Car le pluralisme n’est pas un donné mais une construction évolutive au fil du temps.

Comment se construit-il ?

La Question du jour
8 min

Le pluralisme, « l'un des défis le plus important du XXIe siècle » ?

Camille Broyelle revient sur la définition du pluralisme **: « Le pluralisme est un construit de la part des pouvoirs publics qui doivent prendre des mesures pour garantir ce pluralisme. Le pluralisme c’est donc exposer le public, quel qu'il soit, à différents courants d'expression et de pensée. Evitant ainsi que personne ne puisse prendre le pouvoir de l'opinion et être le seul ton, donner la seule couleur à l'opinion publique ».

Philip Turle croise les regards en parlant de la situation en Angleterre : « La pluralité des médias, pour moi, c'est l'un des défis le plus important du XXIe siècle ». En ce sens, il évoque les problèmes récents auxquels est confrontée la BBC : « La BBC, qui est mondialement respectée comme le summum des médias d'État, qui vérifie les informations, qui a une parité parfaite etc, est attaquée en ce moment par certains membres du gouvernement britannique, et par Boris Johnson pendant la période du Brexit, en disant que la BBC est trop à gauche et qu’elle critique trop les conservateurs . Ces personnes souhaitent donc que le financement de la BBC baisse et en effet nous voyons petit à petit la perte d’influence de la BBC, qui a de moins en moins sa place comme le média le plus respecté en Grande-Bretagne ».

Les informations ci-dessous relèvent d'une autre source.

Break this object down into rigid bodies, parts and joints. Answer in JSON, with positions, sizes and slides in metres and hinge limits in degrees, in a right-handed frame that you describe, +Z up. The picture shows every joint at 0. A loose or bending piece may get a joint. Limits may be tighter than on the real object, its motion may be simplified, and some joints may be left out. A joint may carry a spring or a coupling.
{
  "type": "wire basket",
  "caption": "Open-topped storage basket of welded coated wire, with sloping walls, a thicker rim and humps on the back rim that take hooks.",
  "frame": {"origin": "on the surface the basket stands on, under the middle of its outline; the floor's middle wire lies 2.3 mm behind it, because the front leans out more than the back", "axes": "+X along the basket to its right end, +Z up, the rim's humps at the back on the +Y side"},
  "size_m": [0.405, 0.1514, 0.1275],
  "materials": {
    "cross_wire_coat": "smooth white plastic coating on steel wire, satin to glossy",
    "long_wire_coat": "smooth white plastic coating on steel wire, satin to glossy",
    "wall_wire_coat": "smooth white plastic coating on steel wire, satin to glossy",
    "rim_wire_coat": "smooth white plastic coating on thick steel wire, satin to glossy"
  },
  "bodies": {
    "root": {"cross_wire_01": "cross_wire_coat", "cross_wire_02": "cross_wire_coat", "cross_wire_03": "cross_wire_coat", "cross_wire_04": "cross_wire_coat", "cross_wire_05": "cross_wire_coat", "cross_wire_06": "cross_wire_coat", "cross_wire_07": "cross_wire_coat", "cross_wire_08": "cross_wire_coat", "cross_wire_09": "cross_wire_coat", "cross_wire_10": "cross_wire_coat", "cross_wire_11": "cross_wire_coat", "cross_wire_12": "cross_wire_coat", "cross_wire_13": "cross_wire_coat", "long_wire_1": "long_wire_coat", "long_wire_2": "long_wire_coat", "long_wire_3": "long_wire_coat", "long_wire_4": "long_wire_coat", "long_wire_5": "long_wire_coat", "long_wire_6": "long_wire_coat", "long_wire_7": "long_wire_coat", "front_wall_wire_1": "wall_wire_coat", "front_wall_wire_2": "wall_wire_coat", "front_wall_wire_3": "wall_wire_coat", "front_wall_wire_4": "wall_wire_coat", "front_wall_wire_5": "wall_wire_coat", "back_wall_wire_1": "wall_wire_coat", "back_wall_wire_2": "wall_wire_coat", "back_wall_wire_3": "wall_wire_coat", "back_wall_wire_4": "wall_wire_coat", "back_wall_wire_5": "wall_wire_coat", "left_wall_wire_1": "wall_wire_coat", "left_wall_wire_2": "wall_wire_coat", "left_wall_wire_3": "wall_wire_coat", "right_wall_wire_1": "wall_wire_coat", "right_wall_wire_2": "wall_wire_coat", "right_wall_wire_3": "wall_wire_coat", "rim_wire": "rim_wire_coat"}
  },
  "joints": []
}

Pour Sylvain Bourmeau, un moyen de garantir le pluralisme serait de contrôler les propriétaires des médias : « Je pense personnellement qu'il serait mieux de renforcer des modes de pluralisme externes, y compris sur la télévision et la radio, par exemple en ayant des lois antitrust, comme aux États-Unis où la situation est compliquée, mais où il y a beaucoup plus de contraintes qui pèsent sur les propriétaires de médias qu'en France. En France, un des moyens de contrôler ces puissances, ce serait selon moi d'interdire le fait d'être propriétaire de plusieurs chaînes, de radios, de journaux, etc ».

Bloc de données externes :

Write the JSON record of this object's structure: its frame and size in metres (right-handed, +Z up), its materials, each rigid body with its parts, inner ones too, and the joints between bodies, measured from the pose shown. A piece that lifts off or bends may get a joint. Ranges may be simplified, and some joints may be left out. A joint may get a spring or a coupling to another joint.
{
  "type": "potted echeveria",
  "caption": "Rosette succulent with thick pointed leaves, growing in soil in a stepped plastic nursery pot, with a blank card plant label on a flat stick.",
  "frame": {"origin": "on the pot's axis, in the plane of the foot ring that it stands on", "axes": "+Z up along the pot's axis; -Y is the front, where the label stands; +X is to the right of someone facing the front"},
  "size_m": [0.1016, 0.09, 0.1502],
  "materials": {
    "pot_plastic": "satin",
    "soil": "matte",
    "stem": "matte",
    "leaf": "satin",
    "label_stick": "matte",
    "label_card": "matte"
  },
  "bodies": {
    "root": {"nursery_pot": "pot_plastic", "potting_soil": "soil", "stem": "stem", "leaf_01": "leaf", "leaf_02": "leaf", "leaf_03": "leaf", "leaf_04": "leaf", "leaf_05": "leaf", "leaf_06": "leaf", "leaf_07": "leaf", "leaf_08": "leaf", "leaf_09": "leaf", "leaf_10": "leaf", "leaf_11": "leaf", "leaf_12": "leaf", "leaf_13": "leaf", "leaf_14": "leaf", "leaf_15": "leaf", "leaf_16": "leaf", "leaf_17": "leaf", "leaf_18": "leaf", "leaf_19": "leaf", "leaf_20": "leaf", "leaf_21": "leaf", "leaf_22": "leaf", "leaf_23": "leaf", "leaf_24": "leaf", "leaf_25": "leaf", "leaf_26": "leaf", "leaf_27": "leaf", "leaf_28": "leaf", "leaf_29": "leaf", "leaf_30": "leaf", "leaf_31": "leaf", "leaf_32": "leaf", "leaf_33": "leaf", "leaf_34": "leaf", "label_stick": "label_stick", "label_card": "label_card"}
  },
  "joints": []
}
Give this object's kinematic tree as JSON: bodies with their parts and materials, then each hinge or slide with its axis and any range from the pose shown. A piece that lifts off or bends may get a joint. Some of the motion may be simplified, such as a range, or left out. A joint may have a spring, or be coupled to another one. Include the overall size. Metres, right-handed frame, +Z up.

Camille Broyelle exprime son désaccord, selon elle, le contrôle du pluralisme doit se faire en interne comme l’a suggéré le Conseil d’Etat : « Comment concrètement, par des lois notamment anti-concentration, pouvons-nous empêcher qu'un groupe prenne la totalité de l'opinion ? Selon moi, ces restrictions externes ne suffisent pas à faire émerger des paroles contradictoires et seul un pluralisme interne peut être imposé. Ce sont les médias qui font l'opinion, qui en rendent compte et qui la fabriquent. Et c'est le nerf, la substance de la vie démocratique, de la vie en société ».

Pour aller plus loin :

- Camille Broyelle est co-autrice de l'ouvrage :  Droit de la régulation audiovisuelle (Editions LGDJ, 2020)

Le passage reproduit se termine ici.